The Eyes of the State

Statism cloaks itself in the garb of science.  It does this through the relentless collection of statistics.  These aren’t just neutral figures—they’re numbers the state compels businesses to produce.  Instead of focusing on creating value for customers, businesses are burdened with the task of gathering data to satisfy state mandates.  This redirection of resources is wasteful, a coercive cycle that fuels further coercion.  For the planner, statistics are invaluable.  They serve as the planner’s eyes, providing the illusion of scientific precision and control.

The burden on businesses is immense.  Taxes fund the creation and enforcement of laws requiring data collection.  Taxes pay for bureaucrats to sift through the mountains of gathered statistics.  Then, those same statistics are used to justify new interventions, requiring even more taxes.  Businesses, entangled in this web, must navigate ever-thickening red tape, losing their agility and focus on serving customers.  In trying to meet state demands, they become part of a system that stifles innovation and reduces their ability to deliver value.

For the average person, statistics play little role in daily decision-making.  When navigating the market, we rely on experience, personal connections, and online reviews—tools grounded in real-world interaction.  The planner operates outside the market.  Lacking firsthand knowledge of what he seeks to control, the planner leans heavily on statistics as a stand-in for reality.  These numbers are often arbitrary, disconnected from the dynamic, ever-changing nature of human action.

To justify his interventions, the planner must make a show of science.  Statistics give him this façade.  They allow him to argue where resources should flow and what policies should be enacted.  This reliance on numbers imposes tremendous costs, eroding our standard of living.  Worse, it creates the illusion that the planner’s efforts are for the public good.  It’s not about genuinely improving lives—it’s about maintaining an image of competence and securing the planner’s position.
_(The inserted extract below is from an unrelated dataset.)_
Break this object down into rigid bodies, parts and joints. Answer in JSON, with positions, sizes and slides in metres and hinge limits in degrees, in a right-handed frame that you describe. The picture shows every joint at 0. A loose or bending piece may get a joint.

Without statistics, the planner is blind.  Deprived of this market substitute, the machinery of planning would grind to a halt.  The illusion of control would shatter.  This vulnerability is why Murray Rothbard described statistics as the “State’s Achilles’ heel.” Without the numbers, the house of cards collapses.  With it, the false promises of planning fall away, revealing the inefficiency and harm statism inflicts on society.